■ Short problem
Set down exactly the first line of the entries and every line after it, through the line with "DOME_SURFACE_TOLERANCE = 0.02".

■ Source material

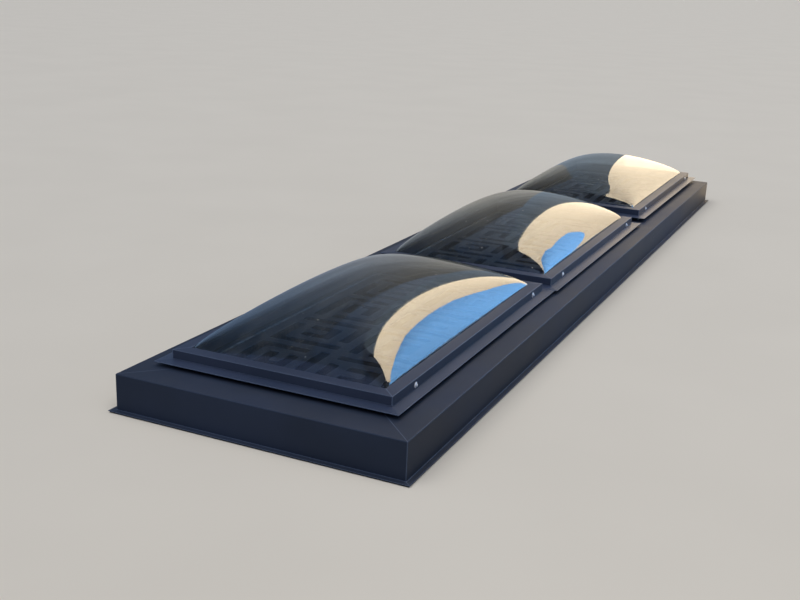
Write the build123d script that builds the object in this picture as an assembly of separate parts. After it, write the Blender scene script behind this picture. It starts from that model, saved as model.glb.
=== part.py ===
from build123d import *
from math import sqrt, sin, pi
import os

os.makedirs("parts", exist_ok=True)

# Roof skylight: three blown domes in a row on one long kerb, clad in folded sheet.
# Millimetres. X runs across the kerb, Y along it, Z up.
# The origin is at the middle of the kerb's length and width, on the surface that it stands on.

# Clear size inside one dome unit's clamp frame
UNIT_CLEAR_WIDTH = 828.0
UNIT_CLEAR_LENGTH = 1560.0

# Places of the units along and across the kerb, as fitted
NEAR_MARGIN = 139.0
FAR_MARGIN = 18.0
SIDE_MARGIN = 86.0
UNIT_GAPS = (5.0, 108.0)
UNIT_SHIFTS = (-14.0, -2.0, -6.0)
UNIT_RAISES = (0.0, 0.0, 8.0)

# Clamp frame over the dome's rim, and the flange that it leaves showing
CLAMP_WIDTH = 51.0
CLAMP_WALL = 3.0
CLAMP_FALL = 3.0
CLAMP_HEIGHT = 36.0
CLAMP_CORNER = 1.6
FLANGE_REVEAL = 49.0
CLAMP_CLEARANCE = 0.5

# Base frame under the dome: a hollow rail with a sloping drip flange
FLANGE_THICKNESS = 2.5
FLANGE_FALL = 4.0
FLANGE_LIFT = 20.0
BASE_WALL = 3.0

# Rubber seals
KERB_SEAL_THICKNESS = 8.0
DOME_SEAL_THICKNESS = 2.5
DOME_SEAL_SETBACK = 8.0
DOME_SEAL_NOSE = 2.0
FOOT_SEAL_THICKNESS = 6.0
FOOT_SEAL_SETBACK = 4.0

# Blown domes: each comes out of the blowing frame at its own height
DOME_THICKNESS = 4.0
DOME_RISES = (194.0, 222.0, 191.0)
# Just over 1 for walls that spring up steeply, larger for a flatter curve
DOME_FULLNESS = 1.01
DOME_RIM_SETBACK = 5.0
DOME_STEP_ACROSS = 34.5
DOME_STEP_ALONG = 48.75
DOME_SURFACE_TOLERANCE = 0.02

# Kerb: a welded frame of box tube inside a folded cover
RAIL_HEIGHT = 150.0
RAIL_WIDTH = 50.0
RAIL_WALL = 3.0
RAIL_CORNER = 6.0
OPENING_INSET = 14.0
OPENING_SHIFT = -7.0
SHEET = 2.0
BEND_RADIUS = 4.0
FOOT_WIDTH = 22.0
FOOT_BEND = 1.5
SEAM_SETBACK = 14.0
SEAM_GAP = 1.5
STRAP_WIDTH = 60.0
STRAP_CLEARANCE = 0.3

# Slotted screen in each kerb opening, on a ledge of angle
SCREEN_DROP = 8.0
SCREEN_THICKNESS = 4.0
SCREEN_EDGE_GAP = 2.0
SLOT_PITCH = 92.0
SLOT_WIDTH = 48.0
SLOT_CORNER = 9.0
SLOT_EDGE = 24.0
LEDGE_LEG = 30.0
LEDGE_WALL = 3.0

# Screws
CLAMP_SCREW_RADIUS = 3.0
CLAMP_SCREW_LENGTH = 18.0
CLAMP_SCREW_HEIGHT = 13.0
CLAMP_SCREW_NEAR_INSET = 196.0
CLAMP_SCREW_FAR_INSET = 138.0
CLAMP_HEAD_FLATS = 10.0
CLAMP_HEAD_HEIGHT = 4.5
WASHER_RADIUS = 12.0
WASHER_THICKNESS = 2.0
WASHER_BEVEL = 1.0
SCREEN_SCREW_RADIUS = 3.0
SCREEN_SCREW_LENGTH = 10.0
SCREEN_HEAD_RADIUS = 6.0
SCREEN_HEAD_HEIGHT = 3.2
SCREEN_HEAD_ROUND = 1.9
SCREEN_SCREW_EDGE = 14.0
HOLE_CLEARANCE = 0.25
THREAD_CLEARANCE = 0.05

# Anchor brackets, which fix the kerb to the surface below
BRACKET_LEG = 60.0
BRACKET_WALL = 5.0
BRACKET_WIDTH = 70.0
BRACKET_END_INSET = 425.0
BRACKET_JOINT_INSET = 30.0
ANCHOR_HOLE_RADIUS = 5.5
ANCHOR_HOLE_OUT = 35.0
RAIL_BOLT_RADIUS = 4.0
RAIL_BOLT_SPACING = 40.0
RAIL_BOLT_HEIGHT = 38.0
RAIL_BOLT_HEAD_RADIUS = 7.0
RAIL_BOLT_HEAD_HEIGHT = 5.0
RAIL_BOLT_LENGTH = 20.0

# How far a cutting shape runs past what it cuts
PAST = 5.0

# Sizes that follow from those above
UNIT_BORDER = FLANGE_REVEAL + CLAMP_WIDTH
UNIT_WIDTH = UNIT_CLEAR_WIDTH + 2 * UNIT_BORDER
UNIT_LENGTH = UNIT_CLEAR_LENGTH + 2 * UNIT_BORDER
KERB_WIDTH = UNIT_WIDTH + 2 * SIDE_MARGIN
UNIT_COUNT = len(UNIT_SHIFTS)
KERB_LENGTH = NEAR_MARGIN + UNIT_COUNT * UNIT_LENGTH + sum(UNIT_GAPS) + FAR_MARGIN
KERB_TOP = RAIL_HEIGHT + SHEET
FOOT_TOP = FOOT_SEAL_THICKNESS + SHEET
OPENING_WIDTH = UNIT_CLEAR_WIDTH - 2 * OPENING_INSET
OPENING_LENGTH = UNIT_CLEAR_LENGTH - 2 * OPENING_INSET
OPENING_LEFT = OPENING_SHIFT - OPENING_WIDTH / 2
OPENING_RIGHT = OPENING_SHIFT + OPENING_WIDTH / 2

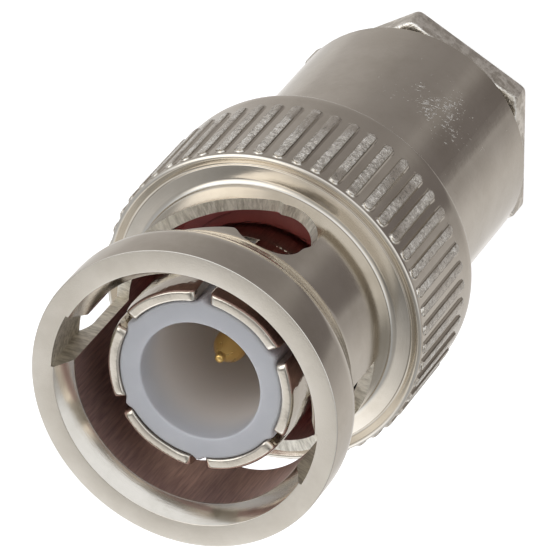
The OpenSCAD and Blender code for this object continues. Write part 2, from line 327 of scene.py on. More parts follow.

■ Result
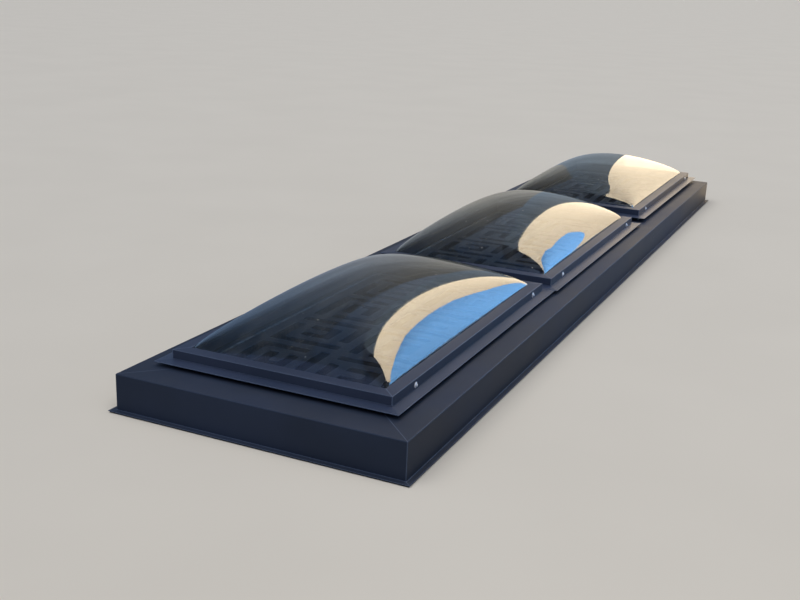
Write the build123d script that builds the object in this picture as an assembly of separate parts. After it, write the Blender scene script behind this picture. It starts from that model, saved as model.glb.
=== part.py ===
from build123d import *
from math import sqrt, sin, pi
import os

os.makedirs("parts", exist_ok=True)

# Roof skylight: three blown domes in a row on one long kerb, clad in folded sheet.
# Millimetres. X runs across the kerb, Y along it, Z up.
# The origin is at the middle of the kerb's length and width, on the surface that it stands on.

# Clear size inside one dome unit's clamp frame
UNIT_CLEAR_WIDTH = 828.0
UNIT_CLEAR_LENGTH = 1560.0

# Places of the units along and across the kerb, as fitted
NEAR_MARGIN = 139.0
FAR_MARGIN = 18.0
SIDE_MARGIN = 86.0
UNIT_GAPS = (5.0, 108.0)
UNIT_SHIFTS = (-14.0, -2.0, -6.0)
UNIT_RAISES = (0.0, 0.0, 8.0)

# Clamp frame over the dome's rim, and the flange that it leaves showing
CLAMP_WIDTH = 51.0
CLAMP_WALL = 3.0
CLAMP_FALL = 3.0
CLAMP_HEIGHT = 36.0
CLAMP_CORNER = 1.6
FLANGE_REVEAL = 49.0
CLAMP_CLEARANCE = 0.5

# Base frame under the dome: a hollow rail with a sloping drip flange
FLANGE_THICKNESS = 2.5
FLANGE_FALL = 4.0
FLANGE_LIFT = 20.0
BASE_WALL = 3.0

# Rubber seals
KERB_SEAL_THICKNESS = 8.0
DOME_SEAL_THICKNESS = 2.5
DOME_SEAL_SETBACK = 8.0
DOME_SEAL_NOSE = 2.0
FOOT_SEAL_THICKNESS = 6.0
FOOT_SEAL_SETBACK = 4.0

# Blown domes: each comes out of the blowing frame at its own height
DOME_THICKNESS = 4.0
DOME_RISES = (194.0, 222.0, 191.0)
# Just over 1 for walls that spring up steeply, larger for a flatter curve
DOME_FULLNESS = 1.01
DOME_RIM_SETBACK = 5.0
DOME_STEP_ACROSS = 34.5
DOME_STEP_ALONG = 48.75
DOME_SURFACE_TOLERANCE = 0.02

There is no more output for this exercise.